14. Make a story jar

Write simple characters, places, and actions on small slips of paper. Kids draw one from each group and use them to create a story or drawing. A dinosaur in a bakery baking a giant cake? Perfect.

This is especially good for kids who need a prompt to get started but love imaginative ideas once they have one.

15. Try a five-minute craft challenge

Set a timer and ask kids to make something before time runs out. It could be the funniest creature, the tallest paper structure, or the brightest flower design.

Short challenges keep the energy light. They are great when attention spans are short or siblings need a quick shared activity.

How to make indoor activities easier on yourself

The best setup is the one you will actually use. Keep a small stash of easy supplies in one bin so you are not hunting for tape, paper, and markers every single time.

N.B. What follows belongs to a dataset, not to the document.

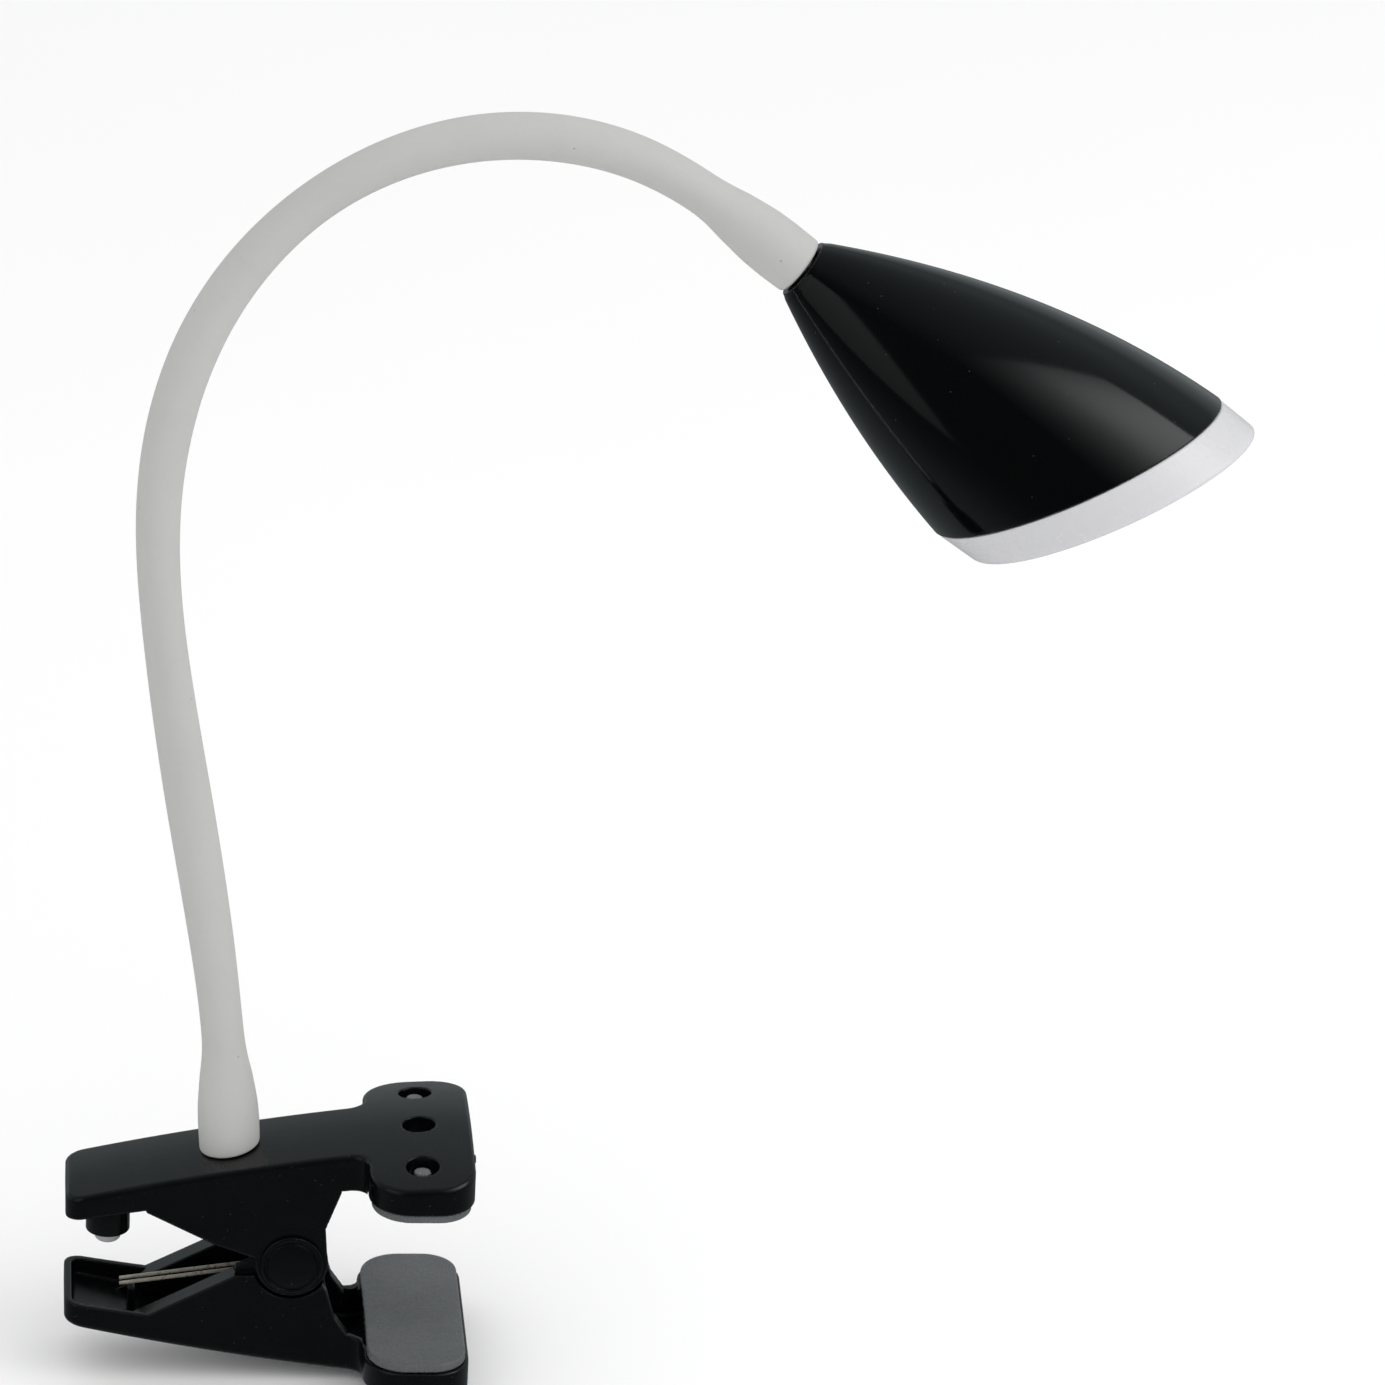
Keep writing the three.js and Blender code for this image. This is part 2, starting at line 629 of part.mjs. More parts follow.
function hexNut(z0, z1, hole) {
  const hex = new THREE.Shape();
  for (let i = 0; i < 6; i++) {
    const turn = Math.PI * i / 3;
    const x = 7 * Math.cos(turn);
    const y = 7 * Math.sin(turn);
    if (i === 0) hex.moveTo(x, y);
    else hex.lineTo(x, y);
  }
  const opening = new THREE.Path();
  opening.absarc(0, 0, hole, 0, 2 * Math.PI, true);
  hex.holes.push(opening);
  const options = { depth: z1 - z0, bevelEnabled: false, curveSegments: 8 };
  return moved(new THREE.ExtrudeGeometry(hex, options), 0, 0, z0);
}

function washer(z0, z1, hole, rim) {
  return upright(closed([[hole, z0], [rim, z0], [rim, z1], [hole, z1]]), 14);
}

// the lead runs from the switch, under the plate, up the neck and into the shade
function leadCurve() {
  const points = [vec(SWITCH_X, 0, -6.6), vec(-74, 0, -8.2), vec(-62, 0, -10.2),
    vec(-54, 0, -11.4)];
  points.push(FOOT.clone().addScaledVector(footAxis, -13.5));
  points.push(FOOT.clone().addScaledVector(footAxis, -8));
  points.push(FOOT.clone());
  for (let k = 0; k <= HINGES; k++) {
    const curve = linkCurve(k);
    for (const share of [0.15, 0.38, 0.62, 0.85]) points.push(curve.getPointAt(share));
  }
  points.push(stations[HINGES + 1].clone());
  points.push(atHeadPoint(12, 0));
  points.push(atHeadPoint(30, 2));
  points.push(atHeadPoint(50, -2));
  points.push(atHeadPoint(66, 4));
  return new THREE.CatmullRomCurve3(points, false, 'centripetal');
}

// ---- head ----
const headUp = vec(Math.sin(SHADE_DROP), 0, 0).addScaledVector(leanUp, Math.cos(SHADE_DROP));
const headSide = headUp.clone().cross(shadeAxis);

function atHeadPoint(t, n) {
  return stations[HINGES + 1].clone().addScaledVector(shadeAxis, t).addScaledVector(headUp, n);
}

// local Y to the shade's axis, local X to its upper side
function atHead(geometry) {
  const frame = new THREE.Matrix4().makeBasis(headUp, shadeAxis, headSide);
  frame.setPosition(stations[HINGES + 1]);
  return geometry.applyMatrix4(frame);
}

// the mouth's own frame: local Z out of the mouth, local X along its long axis
const mouthOut = shadeAxis.clone().multiplyScalar(Math.cos(MOUTH_TILT))
  .addScaledVector(headUp, -Math.sin(MOUTH_TILT));
const mouthLong = shadeAxis.clone().multiplyScalar(Math.sin(MOUTH_TILT))
  .addScaledVector(headUp, Math.cos(MOUTH_TILT));
const mouthWide = mouthOut.clone().cross(mouthLong);

function atMouth(geometry) {
  const frame = new THREE.Matrix4().makeBasis(mouthLong, mouthWide, mouthOut);
  frame.setPosition(atHeadPoint(MOUTH_T, MOUTH_N));
  return geometry.applyMatrix4(frame);
}

// the same for what sits inside the shade, centred on the shade's axis at depth z
const DRIFT = Math.tan(MOUTH_TILT);

function inShade(geometry) {
  return atMouth(moved(geometry, DRIFT * CARRIER_Z, 0, 0));
}

function shadeRadius(t) {
  return SHADE_R0 + SHADE_FLARE * t - SHADE_BEND * t * t;
}

function shadeSolid(gap, from, to, steps, sides) {
  const profile = [[0, from]];
  for (let i = 0; i <= steps; i++) {
    const t = from + (to - from) * i / steps;
    profile.push([shadeRadius(t) - gap, t]);
  }
  profile.push([0, to]);
  return toSolid(atHead(turned(profile, sides)));
}

function oval(a, b, z0, z1, segments) {
  const shape = new THREE.Shape();
  shape.absellipse(0, 0, a, b, 0, 2 * Math.PI, false, 0);
  const options = { depth: z1 - z0, bevelEnabled: false, curveSegments: segments };
  return moved(new THREE.ExtrudeGeometry(shape, options), 0, 0, z0);
}

function screwSpot(degrees) {
  const turn = THREE.MathUtils.degToRad(degrees);
  return [SCREW_SPREAD * Math.cos(turn), SCREW_SPREAD * Math.sin(turn) * MOUTH_B / MOUTH_A];
}

function shade() {
  const mouthCut = toSolid(atMouth(moved(new THREE.BoxGeometry(200, 200, 80), 0, 0, 40)));
  const outside = shadeSolid(0, 0.4, 125, 7, 32);
  const hollow = shadeSolid(SHADE_WALL, 4, 126, 5, 32);
  let body = outside.subtract(hollow);
  for (const degrees of SCREW_ANGLES) {
    const [x, y] = screwSpot(degrees);
    const post = toSolid(inShade(moved(disc(3.2, -48, -9, 12), x, y, 0)));
    const pilot = toSolid(inShade(moved(disc(1.35, -16, -8, 10), x, y, 0)));
    body = body.add(post.intersect(outside)).subtract(pilot);
  }
  const stud = turned([[0, -5], [CORE_R + 0.2, -5], [CORE_R + 0.2, 10], [0, 10]], 20);
  return body.subtract(mouthCut).subtract(toSolid(atHead(stud)));
}

// opal cap: its skirt leans along the shade's axis, its spigot sits inside the shade
function diffuser() {
  const shell = (inset, z0, z1, taper) => {
    const g = oval(MOUTH_A - inset, MOUTH_B - inset, z0, z1, 16);
    const p = g.attributes.position;
    for (let i = 0; i < p.count; i++) {
      const z = p.getZ(i);
      const shrink = 1 - taper * Math.max(z, 0) / DIFFUSER_H;
      p.setXYZ(i, p.getX(i) * shrink + DRIFT * z, p.getY(i) * shrink, z);
    }
    return toSolid(atMouth(g));
  };
  const skirt = shell(0.2, FIT, DIFFUSER_H - 1, 0.01);
  const nose = shell(0.6, DIFFUSER_H - 1.1, DIFFUSER_H, 0.015);
  const spigot = shell(4, -5, FIT + 0.1, 0);
  const hollow = shell(5.6, -6, DIFFUSER_H - 1.8, 0.01);
  return skirt.add(nose).add(spigot).subtract(hollow);
}

function ledCarrier() {
  const blank = oval(MOUTH_A - 5.4, MOUTH_B - 5.2, CARRIER_BACK, CARRIER_FRONT, 9);
  let plate = toSolid(inShade(blank));
  for (const degrees of SCREW_ANGLES) {
    const [x, y] = screwSpot(degrees);
    const hole = disc(1.6, CARRIER_BACK - 1, CARRIER_FRONT + 1, 8);
    plate = plate.subtract(toSolid(inShade(moved(hole, x, y, 0))));
  }
  return plate.subtract(leadHole());
}

function leadHole() {
  return toSolid(inShade(disc(LEAD_HOLE_R, CARRIER_BACK - 1, BOARD_FRONT + 1, 12)));
}

function ledBoard() {
  const blank = oval(26, 23.5, CARRIER_FRONT + 0.2, BOARD_FRONT, 12);
  return toSolid(inShade(blank)).subtract(leadHole());
}

function screw(degrees) {
  const [x, y] = screwSpot(degrees);
  const profile = [[0, -15], [1.2, -15], [1.2, -7.1], [2.5, -7.1], [2.5, -6.1], [1.6, -5.4],
    [0, -5.4]];
  return toSolid(inShade(moved(upright(profile, 12), x, y, 0)));
}

// ---- assembly ----
add('upper_arm', 'satin_black', upperArm());
add('lower_arm', 'satin_black', lowerArm());
add('upper_pad', 'pad', jawPad());
add('lower_pad', 'pad', turnedOver(jawPad()));
add('pivot_pin', 'steel', pivotPin());
add('pivot_cap_near', 'satin_black', pivotCap(-1));
add('pivot_cap_far', 'satin_black', pivotCap(1));
add('torsion_spring', 'steel', torsionSpring());
add('switch_barrel', 'satin_black', switchBarrel());
add('switch_button', 'grey_button', switchButton());
add('button_spring', 'steel', buttonSpring());
add('switch_contacts', 'board_white', contactBlock());

const plateOverFoot = slab((x, y) => plateTop(x, y) + FIT, () => -35);
add('sleeve_0', 'silicone', sleeveLink(0).subtract(plateOverFoot));
for (let k = 1; k <= HINGES; k++) add(`sleeve_${k}`, 'silicone', sleeveLink(k));
for (let k = 0; k <= HINGES; k++) add(`core_${k}`, 'core_steel', coreLink(k));

add('base_ferrule', 'zinc', toSolid(atFoot(upright(ferruleProfile(10.5), 16))));
add('base_washer', 'zinc', toSolid(atFoot(washer(NUT_TOP, NUT_TOP + 1, CORE_R + 0.15, 7.4))));
add('base_nut', 'zinc', toSolid(atFoot(hexNut(NUT_TOP - 4.3, NUT_TOP - 0.3, CORE_R + 0.3))));

const headward = (g) => toSolid(atHead(g.rotateX(QUARTER)));
add('head_ferrule', 'zinc', headward(upright(ferruleProfile(11), 16)));
add('head_washer', 'zinc', headward(washer(-5.3, -4.3, CORE_R + 0.15, 6.2)));
add('head_nut', 'zinc', headward(hexNut(-9.3, -5.6, CORE_R + 0.3)));
add('lead', 'lead_white', wire(leadCurve(), LEAD_R, 76, 4));

add('shade', 'gloss_black', shade());
add('diffuser', 'opal', diffuser());
add('led_carrier', 'aluminium', ledCarrier());
add('led_board', 'board_white', ledBoard());
for (let i = 0; i < LED_COUNT; i++) {
  const turn = 2 * Math.PI * i / LED_COUNT;
  const chip = new THREE.BoxGeometry(LED_SIZE, LED_SIZE, LED_HEIGHT);
  const chipZ = BOARD_FRONT + 0.1 + LED_HEIGHT / 2;
  moved(chip, LED_RING * Math.cos(turn), 0.94 * LED_RING * Math.sin(turn), chipZ);
  add(`led_${i + 1}`, 'led_yellow', toSolid(inShade(chip)));
}
SCREW_ANGLES.forEach((degrees, i) => add(`carrier_screw_${i + 1}`, 'zinc', screw(degrees)));

export default lamp;
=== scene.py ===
"""Looks of the clip-on reading lamp: moulded clip, bending silicone neck, glossy shade and opal cap.

Shapes are worked out in millimetres and stored in metres. Moulded pieces are
signed distance fields, meshed with rounded edges; turned pieces are swept from a profile."""
import json
import math

import bpy
import bmesh
import numpy as np
from mathutils import Matrix, Vector


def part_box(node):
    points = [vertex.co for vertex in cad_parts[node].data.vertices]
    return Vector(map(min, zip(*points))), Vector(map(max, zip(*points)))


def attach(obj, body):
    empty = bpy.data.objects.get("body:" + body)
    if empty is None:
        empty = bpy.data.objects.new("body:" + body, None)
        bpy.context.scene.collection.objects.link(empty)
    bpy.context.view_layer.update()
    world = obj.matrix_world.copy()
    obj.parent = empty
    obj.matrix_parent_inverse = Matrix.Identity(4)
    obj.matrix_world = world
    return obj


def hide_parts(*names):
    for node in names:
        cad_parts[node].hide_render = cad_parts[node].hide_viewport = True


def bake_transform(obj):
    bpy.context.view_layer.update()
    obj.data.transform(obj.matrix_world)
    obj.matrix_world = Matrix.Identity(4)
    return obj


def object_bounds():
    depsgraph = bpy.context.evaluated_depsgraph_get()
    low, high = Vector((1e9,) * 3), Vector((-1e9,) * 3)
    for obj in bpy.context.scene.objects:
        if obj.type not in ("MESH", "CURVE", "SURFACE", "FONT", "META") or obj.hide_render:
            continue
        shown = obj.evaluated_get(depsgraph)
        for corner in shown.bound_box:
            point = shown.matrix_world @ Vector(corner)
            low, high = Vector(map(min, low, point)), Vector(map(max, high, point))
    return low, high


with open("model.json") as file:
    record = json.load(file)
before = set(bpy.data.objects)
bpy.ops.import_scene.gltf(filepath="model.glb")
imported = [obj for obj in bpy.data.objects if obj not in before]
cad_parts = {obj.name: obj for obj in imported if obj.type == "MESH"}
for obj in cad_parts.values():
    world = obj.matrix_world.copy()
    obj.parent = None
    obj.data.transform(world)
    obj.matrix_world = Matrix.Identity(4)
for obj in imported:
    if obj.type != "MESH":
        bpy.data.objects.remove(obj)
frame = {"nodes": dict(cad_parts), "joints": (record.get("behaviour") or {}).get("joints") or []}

MM = 0.001
CAD_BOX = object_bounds()
JOINTS = {j["name"]: j for j in frame["joints"]}

# ---- driving dimensions, in millimetres, as in the CAD ----
FIT = 0.3                       # gap between separate pieces
WALL = 2.0
HANDLE_END = -93.4
ARM_HALF = 14.5
JAW_HALF_X = 14.0
JAW_HALF_Y = 32.5
CROWN_RADIUS = 155.0
ARCH_X = -17.0
ARCH_Z = 11.8
ARCH_SLOPE = 0.128
ARCH_HANDLE = 0.00068
ARCH_JAW = 0.0022
JAW_RIM = 2.5
SKIRT_STEP = -14.0
SKIRT_HANDLE = 6.4
SKIRT_ARCH = 10.4
PEG_SPACING = 21.5
JAW_HOLE_R = 4.4
JAW_BACK_R = 11.5
JAW_FRONT_R = 10.0
PEG_R = 2.3
PEG_TOP = 10.4
PIVOT_X, _, PIVOT_Z = (v / MM for v in JOINTS["clip_pivot"]["pos_m"])
CHEEK_R = 9.7
LOWER_CHEEK_R = 9.0
INNER_CHEEK = 10.2
INNER_WEB = 8.1
PIN_R = 2.0
CAP_R = 8.3
CAP_THICK = 1.2
WIRE_R = 0.52
COIL_R = 6.2
COIL_TURNS = 3.5
LEG_Y = 1.45
BAIL_Y = 8.0
SWITCH_X = -82.0
SWITCH_R = 5.85
SWITCH_BORE = 4.65
SWITCH_BOTTOM = -17.9
BUTTON_R = 3.5
BUTTON_OUT = 3.7
BORE_R = 4.3
CORE_R = 3.95                   # a hair under the CAD's, clear of the sleeve when bent
CORE_BORE_R = 1.6
CUFF_R = 8.1
SEAT_R = 8.5                    # boss under the clip's top that the neck's base sits in
SEAT_DEPTH = 3.6
STUD_HOLE_R = 4.3
SOCKET_R = 5.8
SOCKET_DEPTH = 14.0
CRIMP = 4.6
LEAD_R = 1.0
HINGES = 8
LEAN = math.radians(10)
FOOT = np.array([-50.05, 0.0, 5.8])
FOOT_TILT = math.radians(-3)
SHADE_DROP = math.radians(36)
SHADE_R0 = 8.3
SHADE_FLARE = 0.514
SHADE_BEND = 0.00215
SHADE_WALL = 1.9
MOUTH_T = 90.5
MOUTH_N = 2.3
MOUTH_TILT = math.radians(27.6)
MOUTH_A = 41.1
MOUTH_B = 37.1
DIFFUSER_H = 11.2
SCREW_ANGLES = (0, 100, 260)
SCREW_SPREAD = 31.5
POST_R = 3.2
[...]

Affordable, ready-to-use craft options help too, especially on busy days when prep needs to be close to zero.

It also helps to let go of the idea that every activity has to be impressive. Some days the masterpiece is a painted dinosaur. Some days it is a box with eight stickers and a lot of enthusiasm. Both count.

If your child loses interest quickly, shift the goal. Instead of finishing a perfect project, aim for 15 happy minutes. That is still a success. Brands like Highaltitude make this kind of playful creativity feel refreshingly easy, which is exactly the point.

A simple rotation for fun indoor kids activities

If you want fewer bored moments, rotate between three categories during the week: make, build, and move. One day might be painting. The next might be large bricks or cardboard construction. Another day might be a treasure hunt or obstacle course.

That variety keeps indoor play feeling fresh without asking you to reinvent the wheel. Kids get novelty, but you keep the routine manageable.

The nicest thing about indoor play is that it does not have to be perfect to be memorable. A little color, a simple idea, and a chance to make something of their own can change the whole day. When you keep fun within reach, creativity shows up a lot more often.